_Short task_
From the entries provided below, copy each line that contains the word "with".

_Given records_
- - -
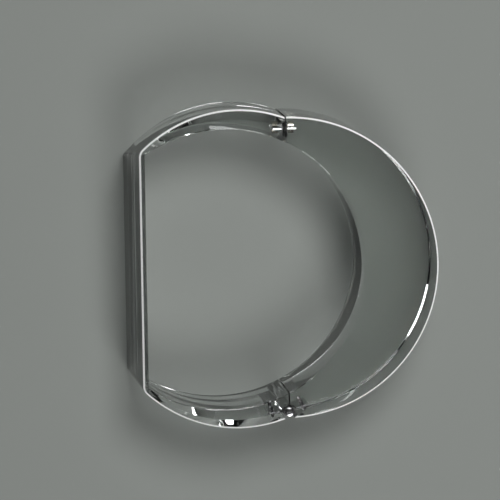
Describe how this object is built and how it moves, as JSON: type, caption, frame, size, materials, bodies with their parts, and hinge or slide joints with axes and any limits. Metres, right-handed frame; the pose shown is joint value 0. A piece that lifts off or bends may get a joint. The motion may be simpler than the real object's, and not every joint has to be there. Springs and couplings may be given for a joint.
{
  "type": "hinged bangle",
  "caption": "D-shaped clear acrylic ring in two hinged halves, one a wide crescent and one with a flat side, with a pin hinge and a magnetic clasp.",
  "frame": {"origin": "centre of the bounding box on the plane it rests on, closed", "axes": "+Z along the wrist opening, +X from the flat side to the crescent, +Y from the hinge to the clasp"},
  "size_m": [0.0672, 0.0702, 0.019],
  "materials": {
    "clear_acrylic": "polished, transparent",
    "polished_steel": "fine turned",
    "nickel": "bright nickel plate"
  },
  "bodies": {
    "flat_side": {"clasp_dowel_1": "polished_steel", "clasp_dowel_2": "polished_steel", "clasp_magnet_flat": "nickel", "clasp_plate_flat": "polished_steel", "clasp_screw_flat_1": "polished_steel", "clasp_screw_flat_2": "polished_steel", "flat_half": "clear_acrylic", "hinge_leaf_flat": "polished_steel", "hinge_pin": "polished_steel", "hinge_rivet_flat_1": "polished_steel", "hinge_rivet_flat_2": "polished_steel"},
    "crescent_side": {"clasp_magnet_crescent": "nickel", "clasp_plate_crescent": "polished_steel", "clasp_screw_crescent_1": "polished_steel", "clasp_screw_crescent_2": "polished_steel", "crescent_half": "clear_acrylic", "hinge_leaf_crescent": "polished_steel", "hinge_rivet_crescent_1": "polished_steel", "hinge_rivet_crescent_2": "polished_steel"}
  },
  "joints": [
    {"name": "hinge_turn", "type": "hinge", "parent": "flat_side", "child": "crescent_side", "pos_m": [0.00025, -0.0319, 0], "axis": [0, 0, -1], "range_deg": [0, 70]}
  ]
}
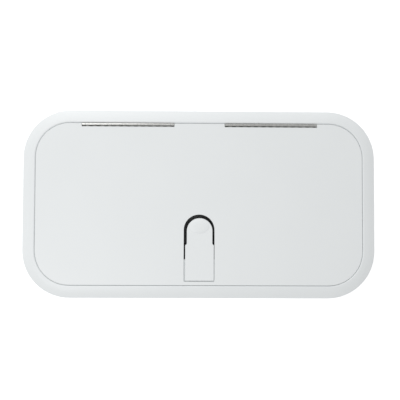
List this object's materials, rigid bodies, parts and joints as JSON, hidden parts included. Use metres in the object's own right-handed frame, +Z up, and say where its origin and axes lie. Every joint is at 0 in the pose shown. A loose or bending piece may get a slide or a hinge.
- - -
_Response below_
Describe how this object is built and how it moves, as JSON: type, caption, frame, size, materials, bodies with their parts, and hinge or slide joints with axes and any limits. Metres, right-handed frame; the pose shown is joint value 0. A piece that lifts off or bends may get a joint. The motion may be simpler than the real object's, and not every joint has to be there. Springs and couplings may be given for a joint.
  "caption": "D-shaped clear acrylic ring in two hinged halves, one a wide crescent and one with a flat side, with a pin hinge and a magnetic clasp.",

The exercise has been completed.